#### Objective:
Restate the complete material exactly.

#### Information provided:
========================

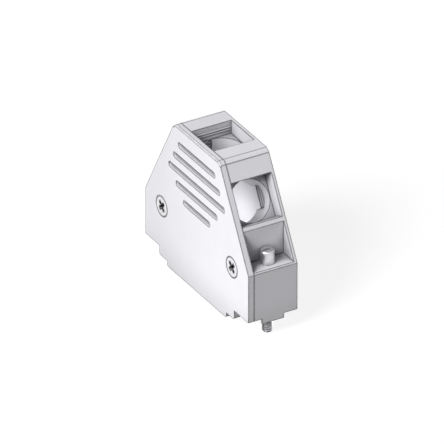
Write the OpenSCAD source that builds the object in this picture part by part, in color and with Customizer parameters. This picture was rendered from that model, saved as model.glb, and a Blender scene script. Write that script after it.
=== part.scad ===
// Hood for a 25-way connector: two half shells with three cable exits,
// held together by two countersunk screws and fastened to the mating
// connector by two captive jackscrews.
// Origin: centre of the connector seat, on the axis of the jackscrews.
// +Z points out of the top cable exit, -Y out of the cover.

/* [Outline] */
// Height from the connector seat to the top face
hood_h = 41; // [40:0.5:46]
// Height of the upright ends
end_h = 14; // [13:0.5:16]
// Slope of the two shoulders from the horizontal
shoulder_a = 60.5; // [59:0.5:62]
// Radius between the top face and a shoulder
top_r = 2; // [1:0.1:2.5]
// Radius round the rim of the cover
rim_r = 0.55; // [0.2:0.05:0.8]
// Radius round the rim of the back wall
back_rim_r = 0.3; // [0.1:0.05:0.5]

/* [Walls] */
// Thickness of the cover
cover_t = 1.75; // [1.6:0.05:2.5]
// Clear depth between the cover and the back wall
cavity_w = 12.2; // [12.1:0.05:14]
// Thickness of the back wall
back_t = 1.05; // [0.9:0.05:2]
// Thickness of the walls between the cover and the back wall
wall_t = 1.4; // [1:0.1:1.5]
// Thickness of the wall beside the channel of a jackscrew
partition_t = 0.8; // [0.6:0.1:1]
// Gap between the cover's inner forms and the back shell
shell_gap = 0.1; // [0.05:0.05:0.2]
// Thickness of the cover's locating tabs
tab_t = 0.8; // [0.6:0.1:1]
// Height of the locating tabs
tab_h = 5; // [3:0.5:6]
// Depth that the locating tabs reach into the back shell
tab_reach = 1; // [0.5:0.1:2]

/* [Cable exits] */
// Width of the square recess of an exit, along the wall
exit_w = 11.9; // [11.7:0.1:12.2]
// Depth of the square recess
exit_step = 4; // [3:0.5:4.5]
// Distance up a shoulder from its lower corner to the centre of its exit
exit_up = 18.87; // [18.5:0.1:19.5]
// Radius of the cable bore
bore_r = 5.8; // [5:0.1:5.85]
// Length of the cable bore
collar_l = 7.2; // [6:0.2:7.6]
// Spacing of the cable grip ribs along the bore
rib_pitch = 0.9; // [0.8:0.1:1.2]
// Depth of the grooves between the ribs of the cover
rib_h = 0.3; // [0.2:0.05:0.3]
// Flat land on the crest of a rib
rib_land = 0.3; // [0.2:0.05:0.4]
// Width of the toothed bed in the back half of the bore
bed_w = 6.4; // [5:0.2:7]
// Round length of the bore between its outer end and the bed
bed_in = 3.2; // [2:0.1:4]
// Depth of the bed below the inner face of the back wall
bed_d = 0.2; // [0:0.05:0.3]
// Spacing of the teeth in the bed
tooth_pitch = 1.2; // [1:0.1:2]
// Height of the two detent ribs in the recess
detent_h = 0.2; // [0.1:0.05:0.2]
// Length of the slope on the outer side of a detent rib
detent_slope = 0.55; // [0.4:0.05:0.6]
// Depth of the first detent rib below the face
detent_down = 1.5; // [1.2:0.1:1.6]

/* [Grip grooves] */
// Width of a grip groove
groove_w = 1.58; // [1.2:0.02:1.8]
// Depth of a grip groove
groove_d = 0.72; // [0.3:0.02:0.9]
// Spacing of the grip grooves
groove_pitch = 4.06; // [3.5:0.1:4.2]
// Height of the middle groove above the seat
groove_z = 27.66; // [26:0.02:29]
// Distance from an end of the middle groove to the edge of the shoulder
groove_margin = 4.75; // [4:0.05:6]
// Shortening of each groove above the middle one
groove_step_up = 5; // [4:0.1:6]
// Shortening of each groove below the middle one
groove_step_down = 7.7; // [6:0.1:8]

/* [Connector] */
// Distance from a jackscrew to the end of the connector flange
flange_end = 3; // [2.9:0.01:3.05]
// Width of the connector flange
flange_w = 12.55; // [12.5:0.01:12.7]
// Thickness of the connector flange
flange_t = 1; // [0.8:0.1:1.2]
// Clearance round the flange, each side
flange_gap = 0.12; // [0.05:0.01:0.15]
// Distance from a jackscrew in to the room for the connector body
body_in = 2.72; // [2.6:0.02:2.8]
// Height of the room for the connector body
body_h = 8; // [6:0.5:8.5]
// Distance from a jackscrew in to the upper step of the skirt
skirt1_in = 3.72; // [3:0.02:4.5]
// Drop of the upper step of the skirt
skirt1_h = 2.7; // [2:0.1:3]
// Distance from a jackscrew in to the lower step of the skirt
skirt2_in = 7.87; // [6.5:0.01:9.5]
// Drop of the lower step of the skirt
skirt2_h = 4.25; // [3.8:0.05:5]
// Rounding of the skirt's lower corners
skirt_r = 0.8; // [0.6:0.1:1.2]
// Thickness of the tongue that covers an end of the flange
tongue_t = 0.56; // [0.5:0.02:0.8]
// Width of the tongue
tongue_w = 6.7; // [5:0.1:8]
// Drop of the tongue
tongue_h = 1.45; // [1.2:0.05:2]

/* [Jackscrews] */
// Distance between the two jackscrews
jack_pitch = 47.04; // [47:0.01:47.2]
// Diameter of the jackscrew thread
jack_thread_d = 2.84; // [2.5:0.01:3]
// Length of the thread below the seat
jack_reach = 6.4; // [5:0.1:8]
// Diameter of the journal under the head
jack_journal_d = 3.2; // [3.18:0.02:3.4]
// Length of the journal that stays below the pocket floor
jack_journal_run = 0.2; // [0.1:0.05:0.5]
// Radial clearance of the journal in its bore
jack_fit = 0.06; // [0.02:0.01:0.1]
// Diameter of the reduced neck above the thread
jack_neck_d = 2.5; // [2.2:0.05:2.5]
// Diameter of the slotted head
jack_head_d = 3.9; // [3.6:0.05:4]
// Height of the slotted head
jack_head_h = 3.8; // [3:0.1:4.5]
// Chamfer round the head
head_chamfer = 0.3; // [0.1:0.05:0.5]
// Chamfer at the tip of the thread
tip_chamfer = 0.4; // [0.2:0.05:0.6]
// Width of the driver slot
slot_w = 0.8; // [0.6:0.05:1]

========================

#### Result:
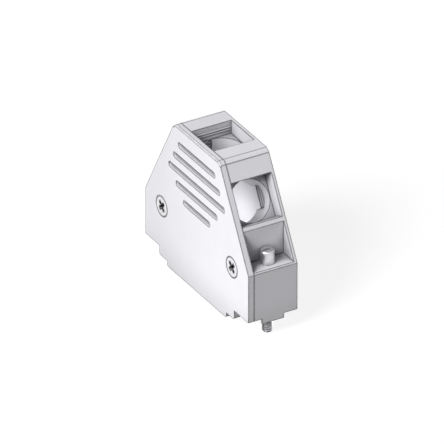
Write the OpenSCAD source that builds the object in this picture part by part, in color and with Customizer parameters. This picture was rendered from that model, saved as model.glb, and a Blender scene script. Write that script after it.
=== part.scad ===
// Hood for a 25-way connector: two half shells with three cable exits,
// held together by two countersunk screws and fastened to the mating
// connector by two captive jackscrews.
// Origin: centre of the connector seat, on the axis of the jackscrews.
// +Z points out of the top cable exit, -Y out of the cover.

/* [Outline] */
// Height from the connector seat to the top face
hood_h = 41; // [40:0.5:46]
// Height of the upright ends
end_h = 14; // [13:0.5:16]
// Slope of the two shoulders from the horizontal
shoulder_a = 60.5; // [59:0.5:62]
// Radius between the top face and a shoulder
top_r = 2; // [1:0.1:2.5]
// Radius round the rim of the cover
rim_r = 0.55; // [0.2:0.05:0.8]
// Radius round the rim of the back wall
back_rim_r = 0.3; // [0.1:0.05:0.5]

/* [Walls] */
// Thickness of the cover
cover_t = 1.75; // [1.6:0.05:2.5]
// Clear depth between the cover and the back wall
cavity_w = 12.2; // [12.1:0.05:14]
// Thickness of the back wall
back_t = 1.05; // [0.9:0.05:2]
// Thickness of the walls between the cover and the back wall
wall_t = 1.4; // [1:0.1:1.5]
// Thickness of the wall beside the channel of a jackscrew
partition_t = 0.8; // [0.6:0.1:1]
// Gap between the cover's inner forms and the back shell
shell_gap = 0.1; // [0.05:0.05:0.2]
// Thickness of the cover's locating tabs
tab_t = 0.8; // [0.6:0.1:1]
// Height of the locating tabs
tab_h = 5; // [3:0.5:6]
// Depth that the locating tabs reach into the back shell
tab_reach = 1; // [0.5:0.1:2]

/* [Cable exits] */
// Width of the square recess of an exit, along the wall
exit_w = 11.9; // [11.7:0.1:12.2]
// Depth of the square recess
exit_step = 4; // [3:0.5:4.5]
// Distance up a shoulder from its lower corner to the centre of its exit
exit_up = 18.87; // [18.5:0.1:19.5]
// Radius of the cable bore
bore_r = 5.8; // [5:0.1:5.85]
// Length of the cable bore
collar_l = 7.2; // [6:0.2:7.6]
// Spacing of the cable grip ribs along the bore
rib_pitch = 0.9; // [0.8:0.1:1.2]
// Depth of the grooves between the ribs of the cover
rib_h = 0.3; // [0.2:0.05:0.3]
// Flat land on the crest of a rib
rib_land = 0.3; // [0.2:0.05:0.4]
// Width of the toothed bed in the back half of the bore
bed_w = 6.4; // [5:0.2:7]
// Round length of the bore between its outer end and the bed
bed_in = 3.2; // [2:0.1:4]
// Depth of the bed below the inner face of the back wall
bed_d = 0.2; // [0:0.05:0.3]
// Spacing of the teeth in the bed
tooth_pitch = 1.2; // [1:0.1:2]
// Height of the two detent ribs in the recess
detent_h = 0.2; // [0.1:0.05:0.2]
// Length of the slope on the outer side of a detent rib
detent_slope = 0.55; // [0.4:0.05:0.6]
// Depth of the first detent rib below the face
detent_down = 1.5; // [1.2:0.1:1.6]

/* [Grip grooves] */
// Width of a grip groove
groove_w = 1.58; // [1.2:0.02:1.8]
// Depth of a grip groove
groove_d = 0.72; // [0.3:0.02:0.9]
// Spacing of the grip grooves
groove_pitch = 4.06; // [3.5:0.1:4.2]
// Height of the middle groove above the seat
groove_z = 27.66; // [26:0.02:29]
// Distance from an end of the middle groove to the edge of the shoulder
groove_margin = 4.75; // [4:0.05:6]
// Shortening of each groove above the middle one
groove_step_up = 5; // [4:0.1:6]
// Shortening of each groove below the middle one
groove_step_down = 7.7; // [6:0.1:8]

/* [Connector] */
// Distance from a jackscrew to the end of the connector flange
flange_end = 3; // [2.9:0.01:3.05]
// Width of the connector flange
flange_w = 12.55; // [12.5:0.01:12.7]
// Thickness of the connector flange
flange_t = 1; // [0.8:0.1:1.2]
// Clearance round the flange, each side
flange_gap = 0.12; // [0.05:0.01:0.15]
// Distance from a jackscrew in to the room for the connector body
body_in = 2.72; // [2.6:0.02:2.8]
// Height of the room for the connector body
body_h = 8; // [6:0.5:8.5]
// Distance from a jackscrew in to the upper step of the skirt
skirt1_in = 3.72; // [3:0.02:4.5]
// Drop of the upper step of the skirt
skirt1_h = 2.7; // [2:0.1:3]
// Distance from a jackscrew in to the lower step of the skirt
skirt2_in = 7.87; // [6.5:0.01:9.5]
// Drop of the lower step of the skirt
skirt2_h = 4.25; // [3.8:0.05:5]
// Rounding of the skirt's lower corners
skirt_r = 0.8; // [0.6:0.1:1.2]
// Thickness of the tongue that covers an end of the flange
tongue_t = 0.56; // [0.5:0.02:0.8]
// Width of the tongue
tongue_w = 6.7; // [5:0.1:8]
// Drop of the tongue
tongue_h = 1.45; // [1.2:0.05:2]

/* [Jackscrews] */
// Distance between the two jackscrews
jack_pitch = 47.04; // [47:0.01:47.2]
// Diameter of the jackscrew thread
jack_thread_d = 2.84; // [2.5:0.01:3]
// Length of the thread below the seat
jack_reach = 6.4; // [5:0.1:8]
// Diameter of the journal under the head
jack_journal_d = 3.2; // [3.18:0.02:3.4]
// Length of the journal that stays below the pocket floor
jack_journal_run = 0.2; // [0.1:0.05:0.5]
// Radial clearance of the journal in its bore
jack_fit = 0.06; // [0.02:0.01:0.1]
// Diameter of the reduced neck above the thread
jack_neck_d = 2.5; // [2.2:0.05:2.5]
// Diameter of the slotted head
jack_head_d = 3.9; // [3.6:0.05:4]
// Height of the slotted head
jack_head_h = 3.8; // [3:0.1:4.5]
// Chamfer round the head
head_chamfer = 0.3; // [0.1:0.05:0.5]
// Chamfer at the tip of the thread
tip_chamfer = 0.4; // [0.2:0.05:0.6]
// Width of the driver slot
slot_w = 0.8; // [0.6:0.05:1]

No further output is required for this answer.